C’est cette vie qui est importante, ce bonheur qui m’est offert y compris dans les circonstances les plus contraires. Il serait enfantin, voire infantile, de penser que Dieu est présent dans ma vie lorsque je reçois santé, fortune, considération, etc. Des textes bibliques témoignent d’une telle croyance largement répandue dans le monde, toutes religions confondues, mais c’est pour que la Bible la démente avec force. Non, Dieu n’est pas dans le bien-être physique ou social, tout comme Jésus n’est pas né au palais royal ni sur les marches du Temple. C’est même plutôt dans la faiblesse et l’adversité que Dieu se manifeste, peut-être parce qu’alors on ressent mieux sa présence si on lui fait confiance, mais aussi parce que c’est là que nous avons le plus besoin de lui, et qu’il le sait. « L’Éternel dit : “J’ai bien vu la misère de mon peuple qui est en Égypte, et j’ai entendu son cri à cause de ses oppresseurs, car je connais ses douleurs. Je suis descendu pour le délivrer de la main des Égyptiens et pour le faire monter de ce pays dans un bon et vaste pays, dans un pays découlant de lait et de miel”. » (Ex. 3 / 7-8) Chacun de nous est prisonnier de sa propre Égypte, tout comme notre Église l’est de la sienne. Dieu entend notre cri et il « descend [nous] délivrer ».

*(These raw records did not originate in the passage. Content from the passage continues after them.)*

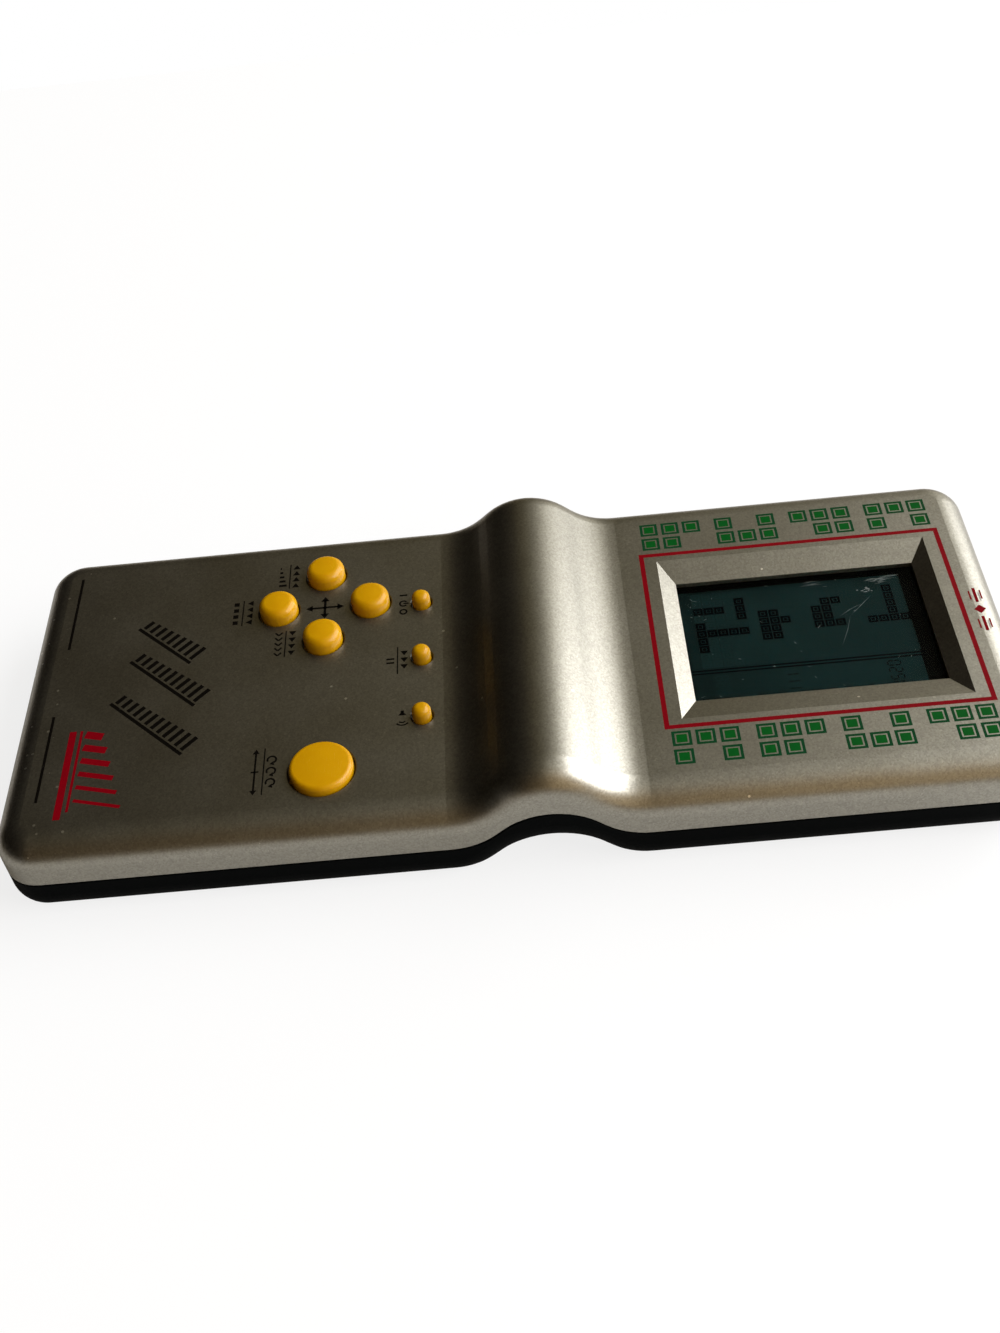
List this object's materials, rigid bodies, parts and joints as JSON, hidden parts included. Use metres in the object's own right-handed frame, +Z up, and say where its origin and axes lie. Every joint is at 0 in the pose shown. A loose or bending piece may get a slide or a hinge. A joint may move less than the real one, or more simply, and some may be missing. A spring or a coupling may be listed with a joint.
{
  "type": "handheld game console",
  "caption": "Handheld LCD game console with a humped case, a framed display window and round yellow push keys.",
  "frame": {"origin": "middle of the underside, which lies on the table, under the middle of the case's outline", "axes": "+X to the player's right, +Y along the case towards the display end, +Z up out of the face"},
  "size_m": [0.076, 0.183, 0.0253],
  "materials": {
    "silver_paint": "satin",
    "black_plastic": "satin",
    "yellow_plastic": "gloss",
    "clear_lens": "gloss",
    "display_glass": "gloss",
    "polariser_film": "gloss",
    "white_plastic": "matte",
    "grey_silicone": "matte",
    "zebra_rubber": "matte",
    "carbon_rubber": "matte",
    "board_laminate": "satin",
    "black_resin": "gloss",
    "resistor_coat": "satin",
    "ceramic_coat": "satin",
    "capacitor_sleeve": "gloss",
    "zinc_steel": "satin",
    "cell_case": "satin",
    "spring_steel": "satin",
    "buzzer_brass": "satin",
    "piezo_ceramic": "matte",
    "red_wire": "gloss",
    "black_wire": "gloss"
  },
  "bodies": {
    "case": {"front_cover": "silver_paint", "rear_cover": "black_plastic", "window_lens": "clear_lens", "lcd_holder": "white_plastic", "zebra_strips": "zebra_rubber", "lcd_polariser": "polariser_film", "lcd_front_glass": "display_glass", "lcd_rear_glass": "display_glass", "lcd_reflector": "polariser_film", "main_board": "board_laminate", "chip_blob": "black_resin", "resistors": "resistor_coat", "ceramic_capacitors": "ceramic_coat", "tank_capacitor": "capacitor_sleeve", "direction_mat": "grey_silicone", "function_mat": "grey_silicone", "rotate_mat": "grey_silicone", "carbon_pills": "carbon_rubber", "case_screws": "zinc_steel", "board_screws": "zinc_steel", "battery_cell_low": "cell_case", "battery_cell_high": "cell_case", "bridge_contact": "spring_steel", "positive_contact": "spring_steel", "negative_contact": "spring_steel", "buzzer_disc": "buzzer_brass", "buzzer_ceramic": "piezo_ceramic", "positive_lead": "red_wire", "negative_lead": "black_wire", "buzzer_lead_disc": "black_wire", "buzzer_lead_ceramic": "red_wire"},
    "door": {"battery_door": "black_plastic"},
    "left_key": {"left_button": "yellow_plastic"},
    "right_key": {"right_button": "yellow_plastic"},
    "up_key": {"up_button": "yellow_plastic"},
    "down_key": {"down_button": "yellow_plastic"},
    "rotate_key": {"rotate_button": "yellow_plastic"},
    "on_off_key": {"on_off_button": "yellow_plastic"},
    "start_key": {"start_button": "yellow_plastic"},
    "sound_key": {"sound_button": "yellow_plastic"}
  },
  "joints": [
    {"name": "door_hinge", "type": "hinge", "parent": "case", "child": "door", "pos_m": [0, -0.08519, 0.0001], "axis": [-1, 0, 0], "range_deg": [0, 75]},
    {"name": "press_left", "type": "slide", "parent": "case", "child": "left_key", "axis": [0, 0, -1], "range_m": [0, 0.0009], "stiffness_N_per_m": 600, "springref_m": -0.0005},
    {"name": "press_right", "type": "slide", "parent": "case", "child": "right_key", "axis": [0, 0, -1], "range_m": [0, 0.0009], "stiffness_N_per_m": 600, "springref_m": -0.0005},
    {"name": "press_up", "type": "slide", "parent": "case", "child": "up_key", "axis": [0, 0, -1], "range_m": [0, 0.0009], "stiffness_N_per_m": 600, "springref_m": -0.0005, "deforming": ["direction_mat"]},
    {"name": "press_down", "type": "slide", "parent": "case", "child": "down_key", "axis": [0, 0, -1], "range_m": [0, 0.0009], "stiffness_N_per_m": 600, "springref_m": -0.0005},
    {"name": "press_rotate", "type": "slide", "parent": "case", "child": "rotate_key", "axis": [0, 0, -1], "range_m": [0, 0.0009], "stiffness_N_per_m": 600, "springref_m": -0.0005, "deforming": ["rotate_mat"]},
    {"name": "press_on_off", "type": "slide", "parent": "case", "child": "on_off_key", "axis": [0, 0, -1], "range_m": [0, 0.0009], "stiffness_N_per_m": 600, "springref_m": -0.0005},
    {"name": "press_start", "type": "slide", "parent": "case", "child": "start_key", "axis": [0, 0, -1], "range_m": [0, 0.0009], "stiffness_N_per_m": 600, "springref_m": -0.0005, "deforming": ["function_mat"]},
    {"name": "press_sound", "type": "slide", "parent": "case", "child": "sound_key", "axis": [0, 0, -1], "range_m": [0, 0.0009], "stiffness_N_per_m": 600, "springref_m": -0.0005}
  ]
}
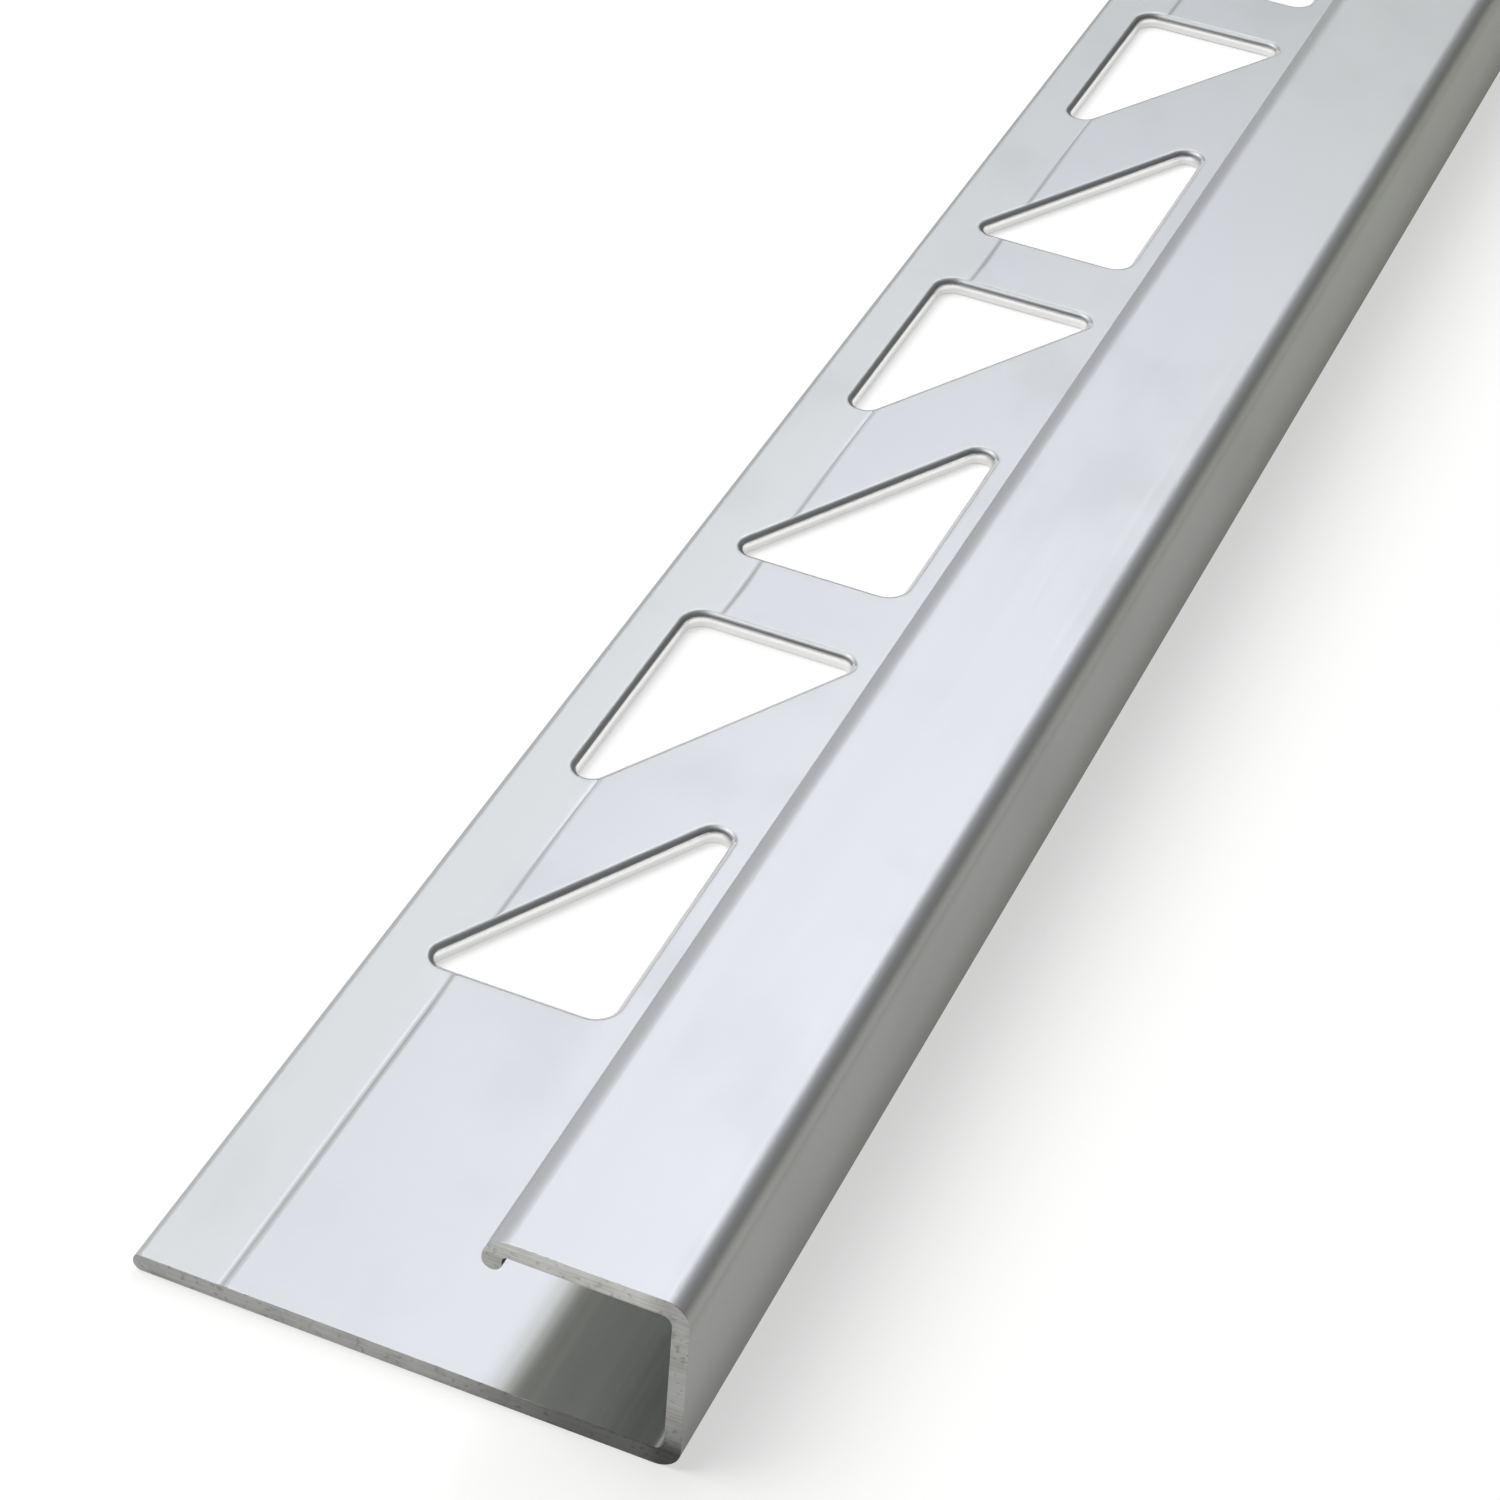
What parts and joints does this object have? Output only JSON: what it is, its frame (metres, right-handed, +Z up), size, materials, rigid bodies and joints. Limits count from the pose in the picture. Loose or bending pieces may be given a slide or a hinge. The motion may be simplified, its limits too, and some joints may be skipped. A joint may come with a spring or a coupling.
{
  "type": "tile edge trim",
  "caption": "Straight square-edge metal tile trim: flat leg punched with triangular holes, an upright wall and a narrow face with a down-turned lip.",
  "frame": {"origin": "under the middle of the bar, on the underside of the leg", "axes": "+Y along the bar, +Z up from the leg's underside to the visible face, +X from the leg's free edge to the wall"},
  "size_m": [0.0264, 1, 0.01],
  "materials": {
    "anodised_aluminium": "satin, natural silver anodised, with fine lines along the bar"
  },
  "bodies": {
    "root": {"trim_profile": "anodised_aluminium"}
  },
  "joints": []
}
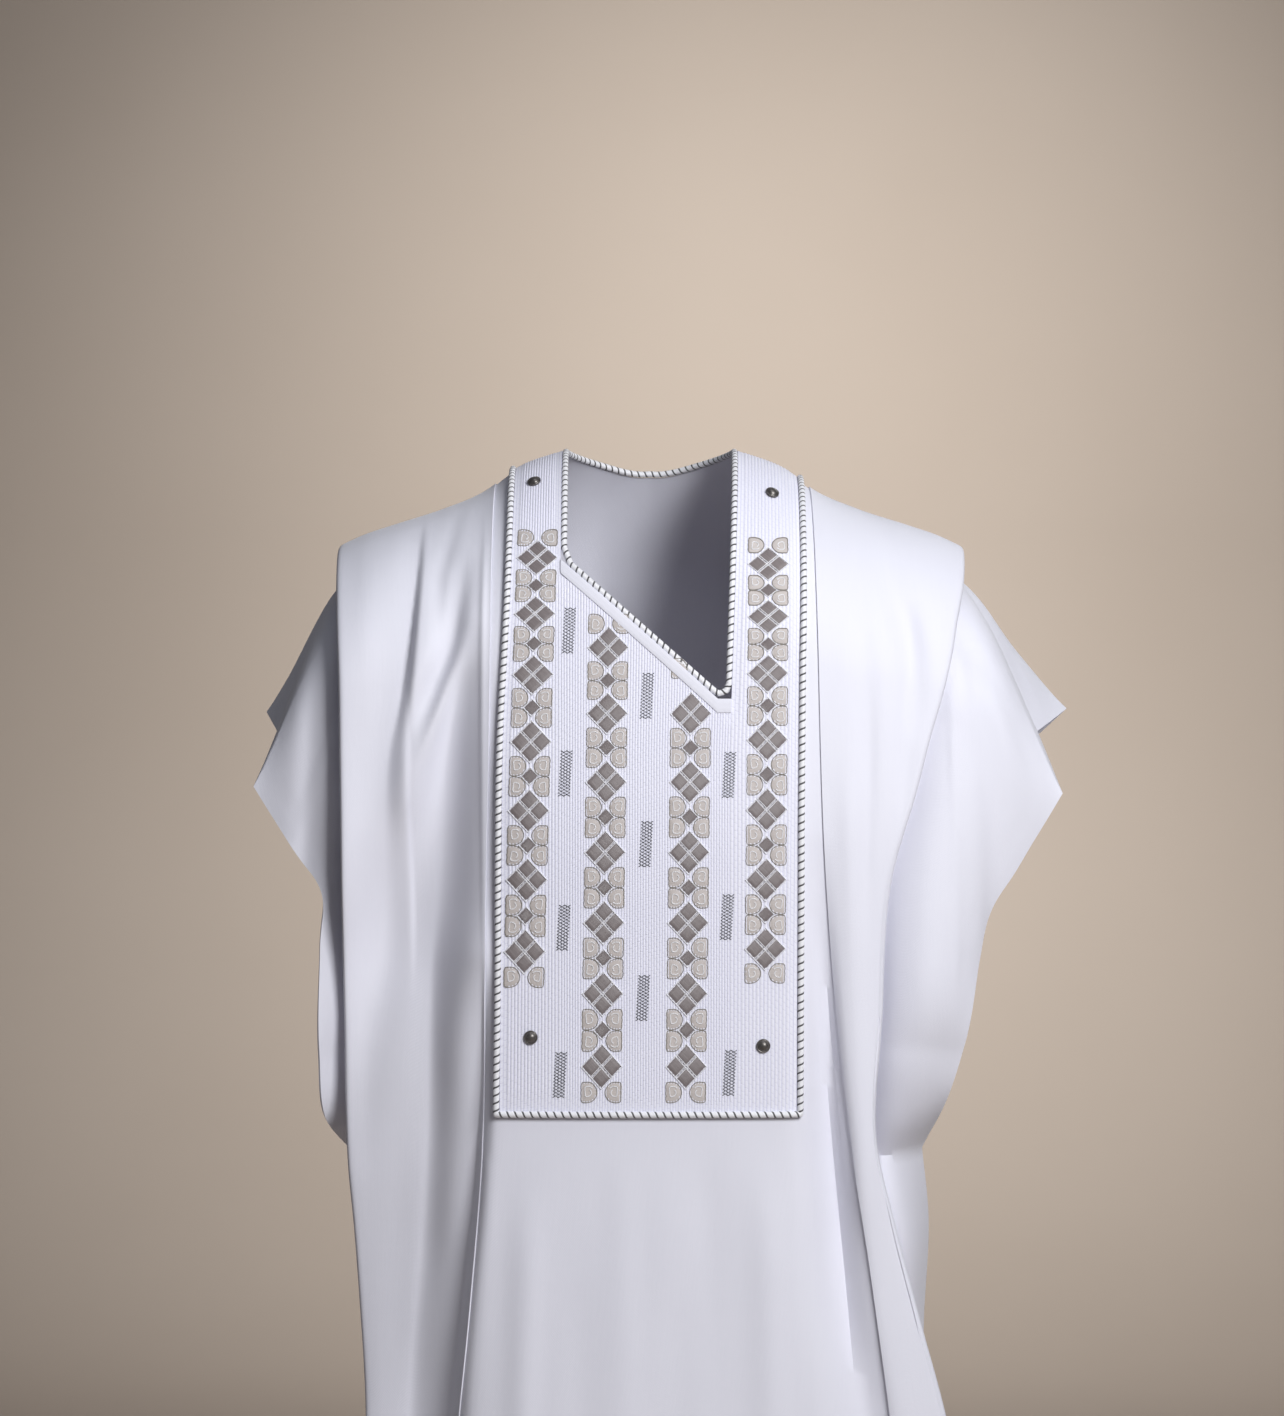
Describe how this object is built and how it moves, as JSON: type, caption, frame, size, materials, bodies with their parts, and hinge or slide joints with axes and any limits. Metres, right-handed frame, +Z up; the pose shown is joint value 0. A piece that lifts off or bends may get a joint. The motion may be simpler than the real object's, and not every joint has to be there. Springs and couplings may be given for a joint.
{
  "type": "grand boubou robe",
  "caption": "Wide white boubou robe with a ribbed, embroidered yoke, asymmetric corded neck, pleated shoulders and open sleeves.",
  "frame": {"origin": "base of the neck, level with the two points where the robe leaves the neck, on the line of the shoulder seams", "axes": "+Z up, +X to the wearer's left, -Y to the front"},
  "size_m": [0.707, 0.3713, 1.3827],
  "materials": {
    "robe_cloth": "crisp white cotton, soft sheen",
    "yoke_cloth": "white ribbed cloth with taupe and beige embroidery",
    "piping": "twisted two-colour cord, white and dark grey",
    "studs": "dark grey domed studs, satin"
  },
  "bodies": {
    "root": {"front_centre": "robe_cloth", "front_left": "robe_cloth", "front_right": "robe_cloth", "back_centre": "robe_cloth", "back_left": "robe_cloth", "back_right": "robe_cloth", "yoke": "yoke_cloth", "neck_band": "yoke_cloth", "neck_piping": "piping", "yoke_piping": "piping", "stud_1": "studs", "stud_2": "studs", "stud_3": "studs", "stud_4": "studs"}
  },
  "joints": []
}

Vous vous rappelez combien les Hébreux ont résisté à cette délivrance, que ce soit en Égypte ou tout au long de leur marche au désert, et combien vite ils l’ont oubliée ensuite. Gardons-nous de trop leur ressembler ! Oubliez-vous votre conjoint lorsqu’il est loin ? Ce serait de l’adultère ! Oubliez-vous vos amis sous prétexte que vous ne les voyez pas tous les jours ? L’Israël biblique nous est montré comme oubliant tellement facilement l’amitié de son Dieu, que ce soit dans l’opulence ou dans les épreuves ; ne l’en condamnez pas, car ces textes parlent de nous, c’est nous qu’ils mettent en scène ! Notre bonheur consiste dans la présence du Seigneur, sa présence auprès de nous, par son Esprit en nous. Cette présence est là pour nous aider à affronter les « épreuves » (surtout quand elles ne sont justement pas des épreuves, mais de pures catastrophes, de purs malheurs…). Cette présence divine est là pour nous aider à assumer notre existence dans tout ce qui lui advient de bon ou de mauvais, de réjouissant ou d’attristant, de vivifiant ou de mortifère. Dieu est à nos côtés pour la vie, il est « notre Dieu ».
Alors oui, « tu aimeras le Seigneur ton Dieu » « afin que tu vives » (Deut. 30). Et s’il y a près de toi des gens que tu aimes, alors tu auras à cœur de leur apprendre à aimer, eux aussi, ce Dieu qui leur offre la vie et qui espère leur foi. Tel est le but du témoignage de la foi : ce n’est pas d’accomplir un devoir, mais d’exprimer notre amour pour ceux qui nous entourent, en leur montrant et expliquant ce qui fonde notre propre bonheur et qui peut fonder le leur plus sûrement que santé, richesse ou considération sociale. Ainsi le second « plus grand commandement » est-il la simple mise en œuvre du premier : « tu aimeras ton prochain comme toi-même » (Lév. 19 / 18) consiste à témoigner concrètement auprès de ce proche qu’on a reçu l’amour de Dieu, qu’on y a répondu, et qu’on en est heureux. Comme l’apôtre Paul l’écrivait aussi : « Soyez remplis de l’Esprit : entretenez-vous par des psaumes, des hymnes et des cantiques spirituels ; chantez et célébrez le Seigneur de tout votre cœur ; rendez toujours grâces pour tout à Dieu le Père, au nom de notre Seigneur Jésus-Christ ; soumettez-vous les uns aux autres dans la crainte de Christ. » (Éph. 5 / 18-21)
La foi, dans laquelle on est justifiés, sauvés, délivrés, rendus heureux et vivants – dites-le comme vous voulez – cette foi ne se met pas en vitrine non plus qu’en grandes explications. Elle se vit, elle est confiance et liberté, amour filial et amour fraternel, et comme tout amour elle se dit aussi, avec des mots personnels, des gestes et des regards. L’Église célèbre cette foi, mais ce sont les croyants qui la vivent au quotidien. L’Église met des mots, mais c’est afin que chacun apprenne à mettre les siens. L’Église témoigne de Jésus mort et ressuscité, mais c’est afin que vous le reconnaissiez, lui, lorsqu’il se rend présent dans votre existence et dans vos relations. L’Église nous aide à nous reconnaître pécheurs, mais c’est afin que notre propre existence apprenne à vivre pleinement le pardon de Dieu. L’Église ne se met pas en travers, ce serait diabolique ! L’Église se tient à disposition, comme une famille pour aider et accompagner ses membres et ses voisins. Mais ce sont eux qui comptent : les membres de la famille et leurs voisins ! C’est pour eux, pour vous, que Jésus-Christ a donné sa vie, afin que vous la receviez en vous. Profitez-en et soyeux heureux, il est là pour ça, pour vous et pour beaucoup… Amen.